Energy efficiency and renovation programs in the building sector are crucial to achieving the 2050 climate neutrality target envisaged by the European Commission. This topic was discussed during a stakeholder session during the European Macro-Regions Week 2022
The third edition of the EU macro-regional strategies week (MRS WEEK IN THE EU) took place last spring. It aimed to promote coordination and the exchange of good practices between the 4 macro-regional strategies (EUSBSR, EUSDR, EUSAIR, EERA) and to promote dialogue between different stakeholders, including European institutions, civil society organisations, academics and citizens.
Under the motto “engage, empower and evolve”, public meetings took place over five days (March 7-11), focusing on three main themes: youth, social innovation and the green agenda.
For the first time, the program included special sessions where stakeholders could share their experiences and examples of good practices related to the three themes mentioned above. Among these, the session “Fostering the wave of renovation in the Danubian and Adriatic-Ionian macro-regions”, organized at the initiative of the Danubian macro-region (EUSDR) and the Danube Strategy Point (DSP), was devoted to the theme of climate neutrality, with a focus on building renovation programs for energy efficiency.
Croatia and Slovakia: sharing experiences between macro-regions
During the session, concrete examples of national energy efficiency programs in the building sector in Slovakia and Croatia, members of EUDR and EUSAIR respectively, were presented with the aim of sharing experiences and good practice.
“The building sector is crucial when it comes to energy consumption and energy efficiency,” stressed Vesna Bukarica of the Croatian Energy Institute. “In recent years, energy consumption in Croatia has steadily increased, with more than 40% of final consumption being absorbed by this sector.”
The new long-term energy efficiency strategy adopted by the Croatian government in 2020, which aims to increase the rate of renovation of buildings nationwide, plans to support projects that can generate energy savings of around 50 %.
From a political point of view, the main objective is to obtain adequate financing: “In order to achieve the objectives of the national strategy and the objectives of climate neutrality by 2050, in accordance with the Fit for 55 package of the European Commission, significant investments are needed to encourage the renovation of buildings in terms of sustainable energy consumption,” Bukarica stressed.
To do this, public investment is essential: “At European level, the most important financial mechanisms are the Recovery and Resilience Plan and the European Structural and Investment Funds (ESIF), while at national level the projects will be financed mainly through the Energy Efficiency Fund set up by the Croatian government in 2003”.

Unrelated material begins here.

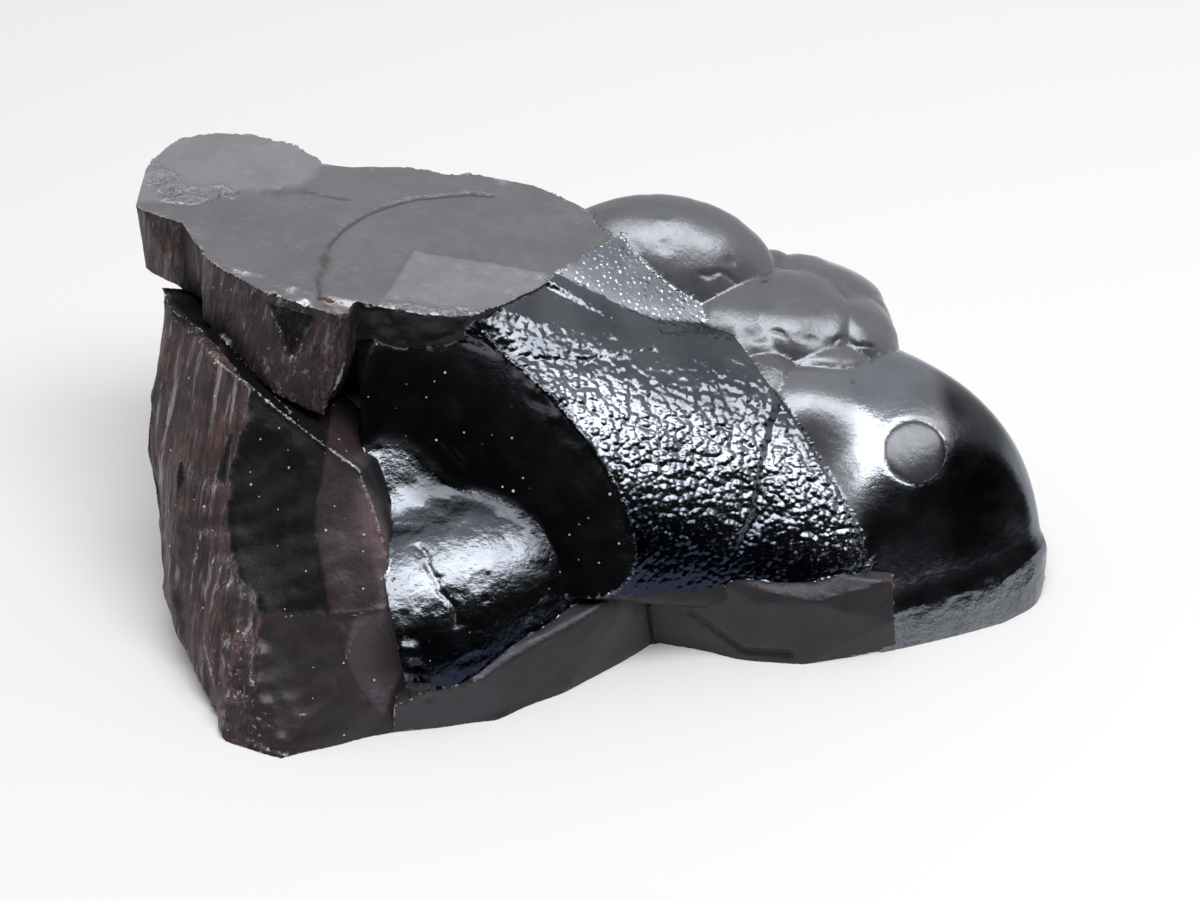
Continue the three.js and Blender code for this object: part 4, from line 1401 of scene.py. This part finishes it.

“Without funding, it is not possible to talk about energy renovation; the recovery and resilience plan and the structural funds will also be of key importance for Slovakia”, added Jan Magyar, project manager at the Slovak Innovation and Energy Agency (SIEA). , who also pointed out that besides funding, another element necessary for the implementation of the programs is the presence of qualified and highly qualified personnel: “SIEA devotes part of its work program to the training of specialists through an online platform for sharing information, strategies and methods useful for the implementation of renovation and energy efficiency measures”.
For energy renovation programs to achieve their objectives, it is also important that citizens are not only made aware of the issue, but also and above all informed about the programs themselves. “This is why we have set up, with European funds, the Live by energy project, the main objective of which is to increase the level of knowledge and awareness of the population on energy efficiency and the use renewable energy sources by providing free advice to the public sector, families and young people,” explained Magyar.
Hope and Good Practices from Ukraine
Not all countries participating in macro-regional strategies are EU Member States. EUSAIR, for example, is the only macro-regional strategy that involves more non-EU countries from South East Europe than member countries.
The European strategy for the Danubian macro-region involves not only Bosnia and Herzegovina, Montenegro and Serbia, but also Moldova and Ukraine, two countries included in the EU’s Eastern Partnership programme. Presenting research carried out on behalf of the Ministry of Industry and Trade of the Czech Republic on the energy performance of the building sector in the countries of the Danube region, Jiri Karasek, consultant of the Prague Center for Energy Efficiency (SEVEn), acknowledged that “the non-member countries offer good practices which can also be a source of inspiration and a model for EU members”.
According to the study, Ukraine has achieved one of the highest levels of reduction in energy consumption among the countries of the Danube region. This was confirmed by Alex Bycool, an energy efficiency expert from the Ukrainian Ministry of Development, who reports directly from the country: “Talking about energy efficiency is clearly not our priority. I can’t deal with energy issues now, but I have to work to provide humanitarian aid to my people. However, being here with you today is like stepping back to a past life, and I hope to be able to return very soon to discuss energy policy and best practices with you.”